I forget sometimes – not everyone sees the world this way – nor does everyone want to move to this place of sexual freedom. Some people see this approach as harmful, as morally damaging, as suspect or at the very least as too cavalier.
Let me tell you a story of how my approach has caused a storm in the field of intellectual disability. About how my approach caused a professional mistake that threatened my own career. About how my approach almost stopped the very people that need my sexual health and relationships services from receiving them.
21 year old man
Mild Intellectual Disability
Problematic sexualised behaviour
History of abuse
Referred for 1:1 work by agency for education and work around sexualised behaviours.
For more than 12 months the work progreses well: Much learning takes place, problematic behaviour decreases markedly, a positive working relationship develops with mutual respect. Many topics are covered such as anatomy and physiology, deconstructing gender, deconstructing pornography, developing safe relationship habits, deconstructing
families and what a positive family relationship looks like ahhhhhh – here is the mistake. Because of this persons intellectual disability he is unable to engage in discussion on this sensitive topic (for him). None of the family resources made specifically for people with an intellectual disability would engage this man. So..(bright idea). I bring in a box of hundreds of old family photographs. I can show a photograph – identify the persons
relationship with me – discuss what makes that a positive relationship – then compare these relationships with the young man’s historical relationships.. This worked brilliantly with enthusiastic engagement from both of us. Finally the young man had a real example of how family and friendship relationships should be. However as a SEX POSITIVE
SEXOLOGIST. AS A PERSON WHO DOES NOT WORRY ABOUT NUDITY AND ENCOURAGES ALL PEOPLE TO CHALLENGE THEMSELVES AROUND OUR CULTURAL IDEAS OF HEALTHY SEXUALITY.
I made a mistake. I did not ‘vet’ the photographs.
In fact I knew that only positive relationships were portrayed in my
collection. What I did forget was that some of my old photographs had pictures of myself and others naked. Of course this doesn’t bother me (and maybe not you). But when this client grabbed the collection and went through it himself – and unfortunately found one of the naked photographs of me (of which I apologised and then deconstructed and
normalised); the image stayed in his mind. He mentioned it to his care staff, they became worried that a male sexologist, working in private, on the topic of sexuality, with a vulnerable person , was showing photographs of himself nude. A full scale investigation from the referring organisation took place. Police clearances re checked – and in my
opinion this was justified!
So…….. What does this mean?
1. There are clear societal and professional boundaries around sexual health and relationships education. Be ever vigilant that clear that personal beliefs do not compromise client work.

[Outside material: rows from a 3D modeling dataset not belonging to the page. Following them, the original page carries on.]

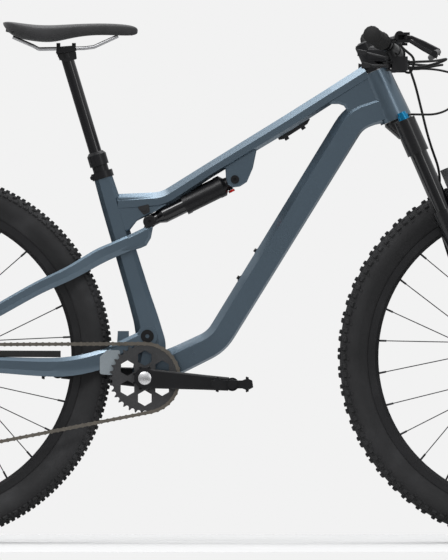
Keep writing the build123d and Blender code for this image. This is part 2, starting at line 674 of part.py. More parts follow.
# ---------------------------------------------------------------- fork lowers and front brake
with BuildPart() as fork_lowers:
    for side in (-1, 1):
        y = side * leg_y
        add(rod(st(300, leg_offset, y), st(334, leg_offset, y), 23.0, 24.5))
        add(rod(st(24, leg_offset, y), st(300, leg_offset, y), 20.0, 23.0))
        add(rod(st(-10, leg_offset, y), st(24, leg_offset, y), 15.0, 20.0))
        add(plate([st(70, 4)[::2], st(70, 22)[::2], st(12, 58)[::2], st(-12, 56)[::2], st(-16, 34)[::2], st(-8, 6)[::2]],
                  min(side * 55, side * 76), max(side * 55, side * 76), 5))
    with BuildSketch(Plane(origin=st(0, 40), x_dir=(0, 1, 0), z_dir=(nx, 0, nz))):
        Polygon((-82, 306), (-82, 352), (-60, 394), (-30, 408), (30, 408), (60, 394), (82, 352), (82, 306),
                (46, 306), (46, 360), (30, 384), (-30, 384), (-46, 360), (-46, 306), align=None)
    extrude(amount=16)
    for side in (-1, 1):
        y = side * leg_y
        add(shell([(st(306, 30, y), (ux, 0, uz), 30, 36, 5), (st(330, 30, y), (ux, 0, uz), 28, 34, 5)]))
        add(rod(st(28, leg_offset, y), st(340, leg_offset, y), stanchion_r + fit), mode=Mode.SUBTRACT)
    add(shell([(st(34, -6, 58), (ux, 0, uz), 16, 26, 4), (st(80, -6, 58), (ux, 0, uz), 16, 26, 4)]))
    add(rod(st(28, leg_offset, leg_y), st(340, leg_offset, leg_y), stanchion_r + fit), mode=Mode.SUBTRACT)
    add(disc(front_axle_x, axle_z, 7.5, -90, 90), mode=Mode.SUBTRACT)
save(fork_lowers, "fork_lowers")

with BuildPart() as front_axle:
    add(disc(front_axle_x, axle_z, 7.5, -80, 80))
    add(disc(front_axle_x, axle_z, 10.0, 76, 82))
    add(disc(front_axle_x, axle_z, 3.0, 74, 83), mode=Mode.SUBTRACT)
save(front_axle, "front_axle")

with BuildPart() as front_caliper:
    add(shell([(st(32, -22, 41), (ux, 0, uz), 32, 28, 6), (st(80, -22, 41), (ux, 0, uz), 32, 28, 6)]))
    add(disc(front_axle_x, axle_z, 93.0, 36.8, 41.0), mode=Mode.SUBTRACT)
    add(fork_lowers.part, mode=Mode.SUBTRACT)
save(front_caliper, "front_caliper")

with BuildPart() as front_brake_hose:
    lead = st(78, -22, 50)
    add(hose([(q[0] + 28, 150, q[2] + 6.5), (q[0] + 40, 116, q[2] - 16), (q[0] + 62, 84, q[2] - 70), st(470, 44, 78), st(400, 40, 91),
              st(330, -2, 92), st(220, -14, 88), st(130, -16, 70), lead], 2.5))
    add(fork_lowers.part, mode=Mode.SUBTRACT)
    add(front_caliper.part, mode=Mode.SUBTRACT)
    add(brake_masters.part, mode=Mode.SUBTRACT)
save(front_brake_hose, "front_brake_hose")

# ---------------------------------------------------------------- wheels
half_tyre = [(14.5, 303.2), (14.5, 311.2), (22, 316), (28.5, 329), (tyre_half_width, 344), (25, 360), (13, 369.5)]
half_inner = [(9, 363.5), (21, 356.5), (25.8, 344), (24.5, 331), (17, 320), (11.5, 314), (11, 303.2)]


def mirrored(points):
    return points + [(-y, r) for y, r in reversed(points)]


def tyre(x):
    profile = half_tyre + [(0, tyre_r)] + [(-y, r) for y, r in reversed(half_tyre)]
    inner = [(-y, r) for y, r in reversed(half_inner)] + [(0, 365)] + half_inner
    return lathe(x, axle_z, profile + inner)


def rim(x):
    edge = [(rim_half_width, 311), (rim_half_width, 297), (11, rim_inner_r)]
    well = [(10, 300.5), (14.5, 303), (14.5, 311)]
    return lathe(x, axle_z, edge + [(-y, r) for y, r in reversed(edge)] + [(-y, r) for y, r in reversed(well)] + well)


def spoke_ends(x, facing, start, k, flange):
    """Hub hole, elbow and nipple points of spoke k; flanges are (left, right) inner faces."""
    a = radians(start + k * 360.0 / spoke_count)
    lean = 1 if k % 4 in (1, 2) else -1
    side = 1 if k % 2 else -1
    face = flange[1 if side > 0 else 0]
    tilt = a + lean * asin(27.0 / 284.0)
    reach = 284.0 * cos(asin(27.0 / 284.0)) - 10.6
    hub = (x + facing * (284.0 * cos(a) - reach * cos(tilt)), axle_z + 284.0 * sin(a) - reach * sin(tilt))
    inner = face - side * (1.1 if lean > 0 else 7.4)
    tip = (x + facing * 292.0 * cos(a), side * 3.0, axle_z + 292.0 * sin(a))
    return hub, face, inner, tip, side


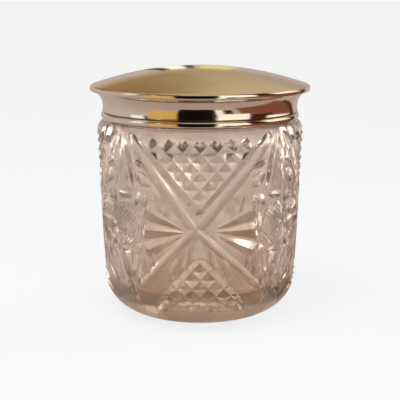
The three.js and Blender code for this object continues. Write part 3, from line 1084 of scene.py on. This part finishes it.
def floor_disc(radius=40.0, sides=96):
    """A plain pale floor that only the camera sees."""
    turns = [2 * math.pi * i / sides for i in range(sides)]
    corners = [(radius * math.cos(a), radius * math.sin(a), -FLOOR_CLEAR) for a in turns]
    mesh = bpy.data.meshes.new("floor")
    mesh.from_pydata(corners, [], [tuple(range(sides))])
    floor = bpy.data.objects.new("floor", mesh)
    bpy.context.scene.collection.objects.link(floor)
    material = bpy.data.materials.new("pale_floor")
    material.use_nodes = True
    tree = material.node_tree
    tree.nodes.clear()
    matt = node(tree, "BsdfDiffuse", {"Color": (0.3, 0.31, 0.33, 1.0)})
    glow = node(tree, "Emission", {"Color": (0.752, 0.782, 0.810, 1.0), "Strength": 1.0})
    pale = node(tree, "AddShader", {0: matt.outputs[0], 1: glow.outputs[0]})
    clear = node(tree, "BsdfTransparent")
    seen = node(tree, "LightPath").outputs["Is Camera Ray"]
    mixed = node(tree, "MixShader", {0: seen, 1: clear.outputs[0], 2: pale.outputs[0]})
    node(tree, "OutputMaterial", {"Surface": mixed.outputs[0]})
    mesh.materials.append(material)
    return floor


floor_disc()
print("floor laid")

# %% Light
def soft_lamp(name, azimuth, elevation, distance, size, watts):
    """A round lamp that points at the jar and leaves no reflection of itself."""
    lamp = bpy.data.lights.new(name, "AREA")
    lamp.shape, lamp.size, lamp.energy = "DISK", size, watts
    lamp.color = (1.0, 0.95, 0.88)
    holder = bpy.data.objects.new(name, lamp)
    away = heading(azimuth, elevation)
    holder.location = away * distance + Vector((0, 0, 0.05))
    holder.rotation_euler = (-away).to_track_quat("-Z", "Y").to_euler()
    holder.visible_glossy = False
    bpy.context.scene.collection.objects.link(holder)


soft_lamp("overhead", azimuth=-30, elevation=68, distance=0.9, size=0.5, watts=2.0)
print("one lamp overhead")

# %% Camera
CAMERA_AWAY, CAMERA_Z, LOOK_Z = 0.400, 0.1262, 0.0444       # metres
LENS = 89.0
camera = bpy.data.objects.new("camera", bpy.data.cameras.new("camera"))
camera.data.lens = LENS
camera.data.clip_start = 0.01
camera.location = (0, -CAMERA_AWAY, CAMERA_Z)
line_of_sight = Vector((0, CAMERA_AWAY, LOOK_Z - CAMERA_Z))
camera.rotation_euler = line_of_sight.to_track_quat("-Z", "Y").to_euler()
bpy.context.scene.collection.objects.link(camera)
bpy.context.scene.camera = camera
bpy.context.scene.view_settings.view_transform = "Standard"
print(f"camera {CAMERA_AWAY / MM:.0f} mm in front and {CAMERA_Z / MM:.0f} mm up")
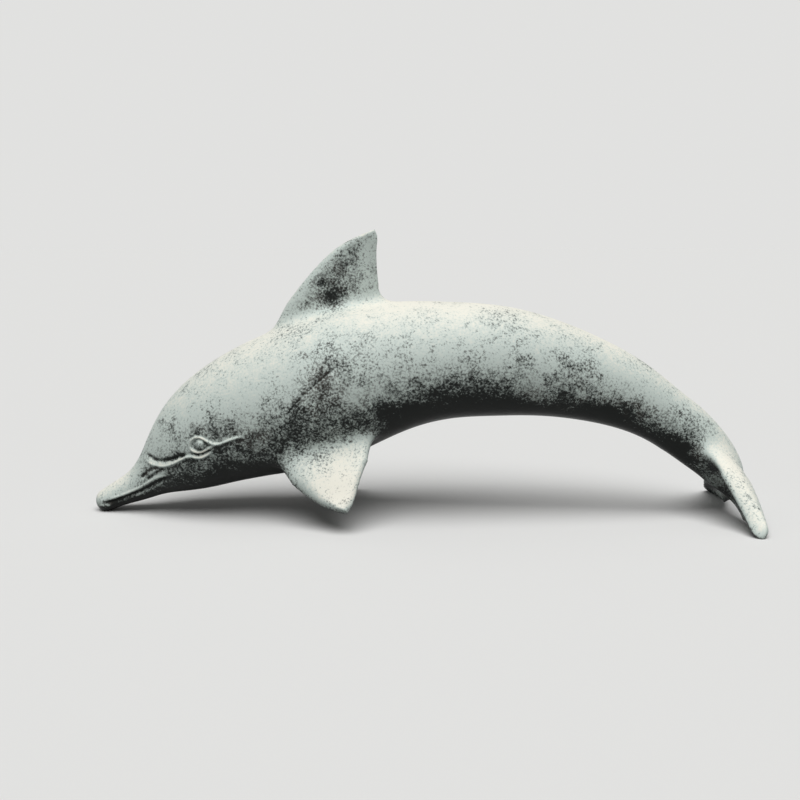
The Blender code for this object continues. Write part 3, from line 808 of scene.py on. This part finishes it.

2. Seek out and explore others views (that are different than yours) around sexual health and relationships education: Do not accept your own views as ‘right’ and justified without further exploration.
3. If you seek to push the boundaries first engage in discourse around this with peers and professional bodies.
4. Sex positivity means approaching sexual health and relationships education from a human rights perspective – not a cavalier approach to challenging the status quo.